PAUL SOLMAN: Disgusted with his role in the process, Crystal switched sides to write his 1991 book -- part expose, part call for reform. But unwittingly, his efforts may have helped widen the pay gap by successfully pushing for full disclosure of executive pay packages in firms' public filings. The average was now easy to compute, and each time a firm topped it, the average rose for all to see, including competitive CEOs.
GRAEF CRYSTAL: I like to joke that every CEO before he goes to bed at night stands in front of a mirror. He says, "Mirror, mirror on the wall, who's the highest paid of all?"
PAUL SOLMAN: And then in the mid-'90s came a final factor to turbo-charge the process: Information technology, instantly alerting every firm and CEO about every pay hike every other CEO got.

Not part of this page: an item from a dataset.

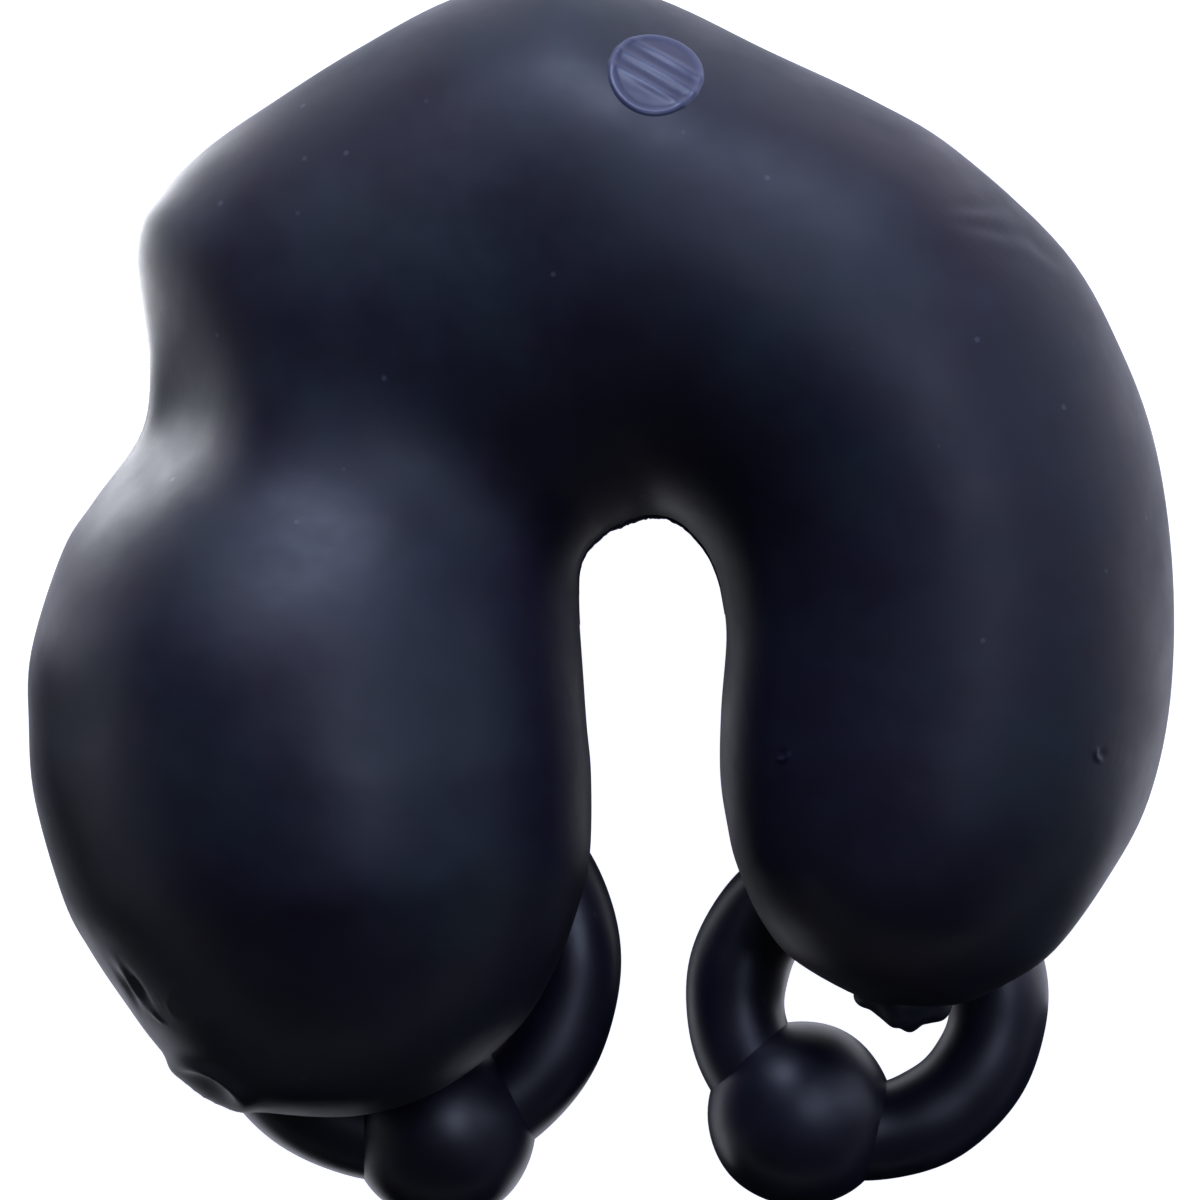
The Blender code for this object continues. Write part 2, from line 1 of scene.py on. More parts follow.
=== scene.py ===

GRAEF CRYSTAL: They'll call you up. They'll say, "I just looked at the proxy statement of so and so." I say "really?" Say, "really, it was released an hour ago, and he got five million shares. And you know, you told... last month, a week ago, I screamed and yelled and I only got one million. So what are you going to do for me now?"
PAUL SOLMAN: So the publication of your book, which happens to come at a time when technology's exploding with regard to disclosure, means that since people were trying to be above average to begin with
GRAEF CRYSTAL: It got worse faster, put it that way.
PAUL SOLMAN: So a host of factors interacted in the '90s to drive CEO pay ever further from that of workers. And this contributed or interacted with another major shift that was taking place.
TOM WYMAN: I would explain it as, in only one way and it's contagious greed in the fraternity of CEOs.
PAUL SOLMAN: Not that today's CEOs are greedier people, says Tom Wyman -- that's just human nature -- but that the social restraints that operated in his day ceased to function.
TOM WYMAN: I think that the environment changed and what became acceptable in the CEO world, seemed to be what everyone was doing. And Lord knows it was working in... as long as the market was flying.
PAUL SOLMAN: But the market isn't flying any more, which after a year of corporate scandals raises the final question: Mirror, mirror on the wall, will CEO pay now start to fall?